Prof Swindell recommended that I look at the works of David Hockney (b1937) and suggested he also used Gainsborough's painting Mr and Mrs Andrews as a reference source of his painting entitled "Mr and Mrs Clark".  I think this may be wrong though, as I may have misinterpreted the conversation. 


Copyright David HOCKNEY, 1970-1971. Mr & Mrs Clark and Percy. (Ref; Tate Modern, T-01269).
 In fact, according to The Tate Modern (Tate.org.uk) on their site for this Hockney painting (artworks/hockney-mr-and-mrs-clark-and-percy-t01269/text-summary), it suggests that the Hockney painting has similarities of reference to 'The Arnolfini Marriage', 1434 (National Gallery, London) by Flemish renaissance painter Jan van Eyck (approximately 1395-1441), which may have  provided some influence for the inspiration for Hockney's Mr & Mrs Clark & Percy.  (Tate, Catherine Kinley/Elizabeth Manchester, 1992 and 1995/March 2003).  The text article goes on to say that Hockney has also incorporated an engraving / etching of his "Rakes Progress" series 1961-63 (Tate P07029-44), on the left of the painting.

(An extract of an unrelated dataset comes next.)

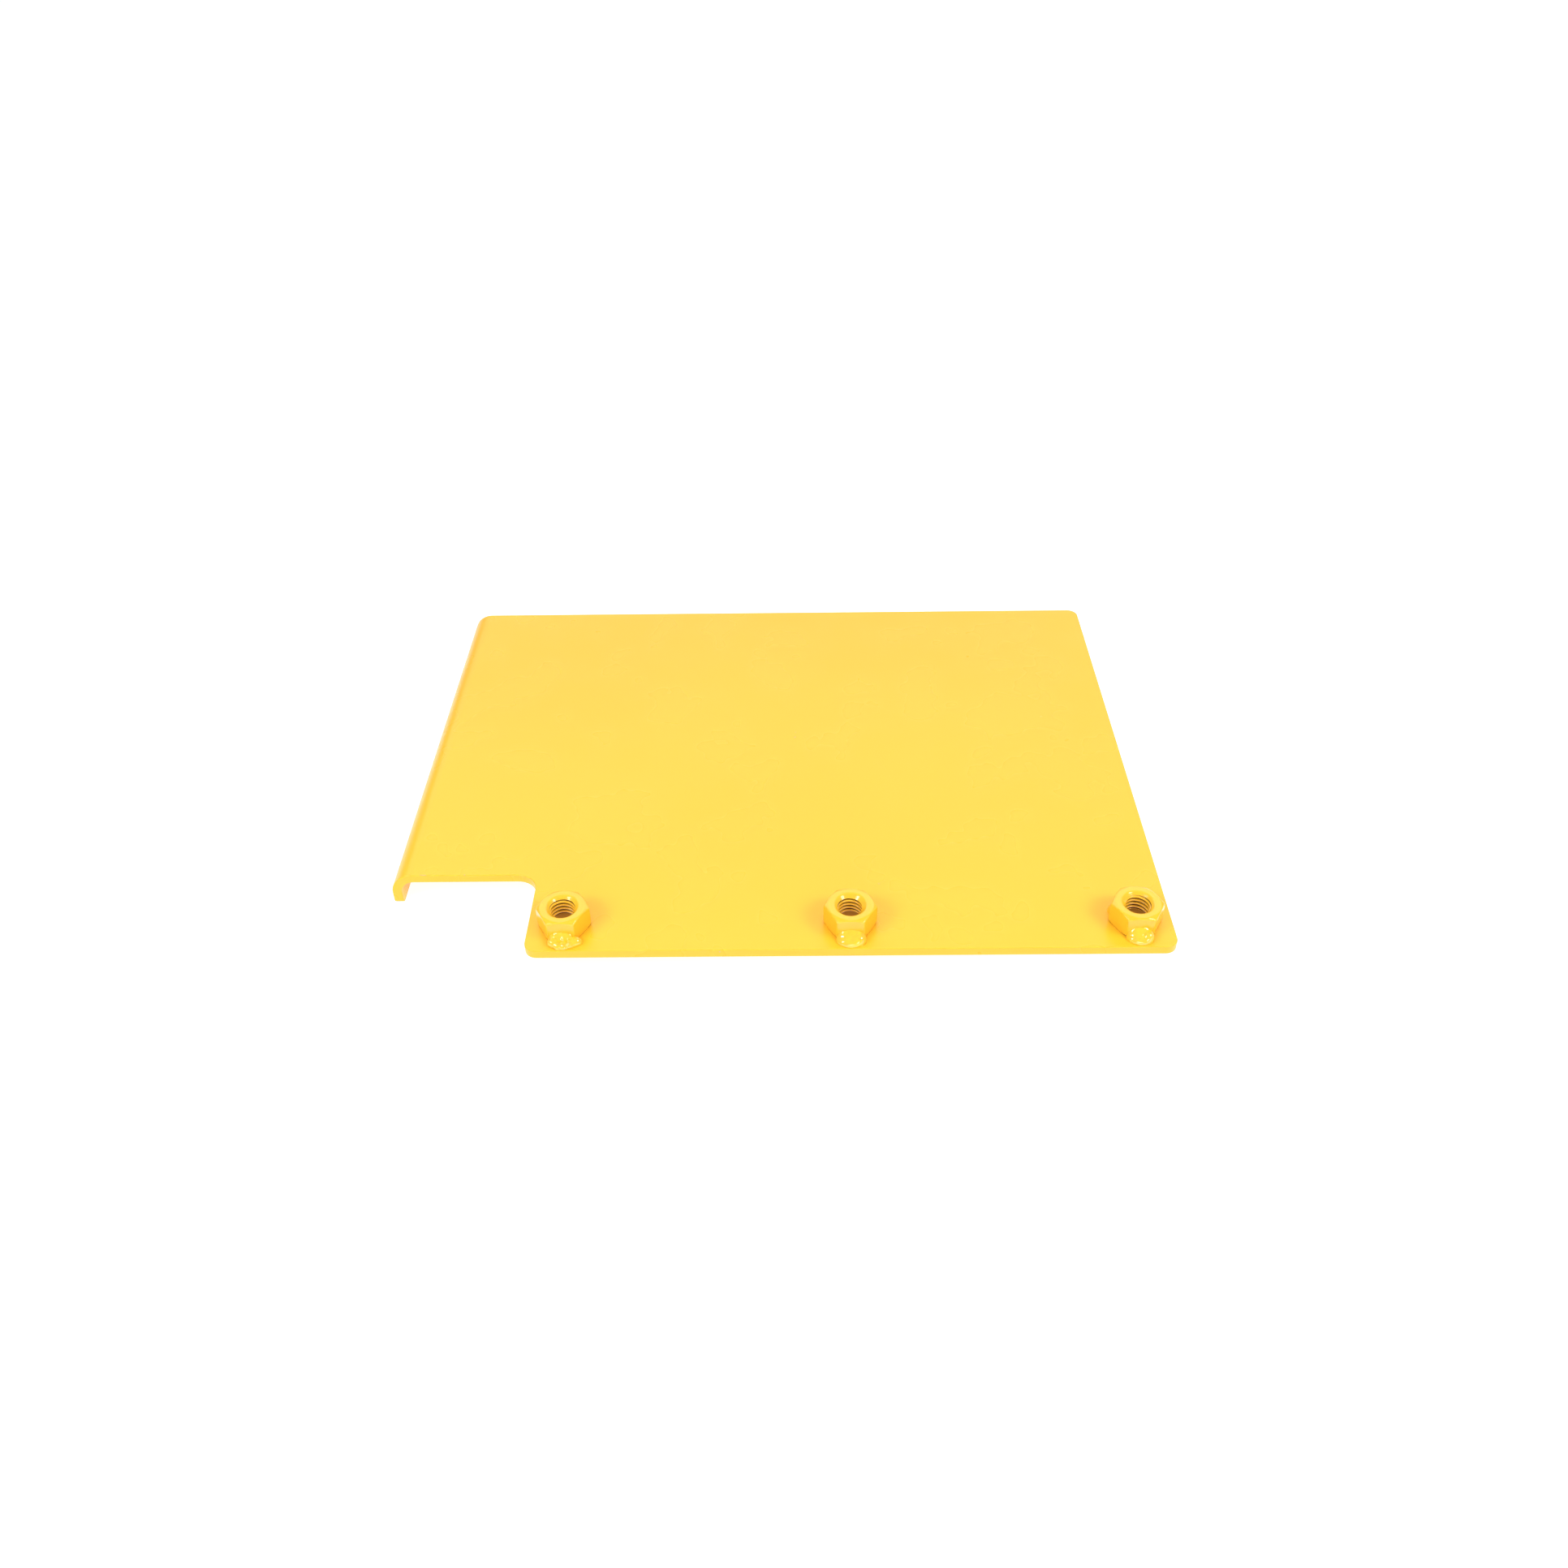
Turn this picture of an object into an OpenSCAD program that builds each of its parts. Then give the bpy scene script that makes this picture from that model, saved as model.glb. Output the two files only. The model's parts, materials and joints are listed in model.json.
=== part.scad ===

What a coincidence!...  [Appropriation]... However I am now already thinking that my own series of paintings may take a new course, as a result of the review of Hogarth's series of engravings entitled "Marriage à la mode" earlier in the week...  Clearly, my persuit of a series from Hogarth may havee been a good idea!

As a result I am now exploring in particular, the use of cloth, and its relationship with class culture and taste, and through a series of 6 to 8 paintings based on Hogarth's  "Marriage à la mode", I am looking towards creating a narrative of the same.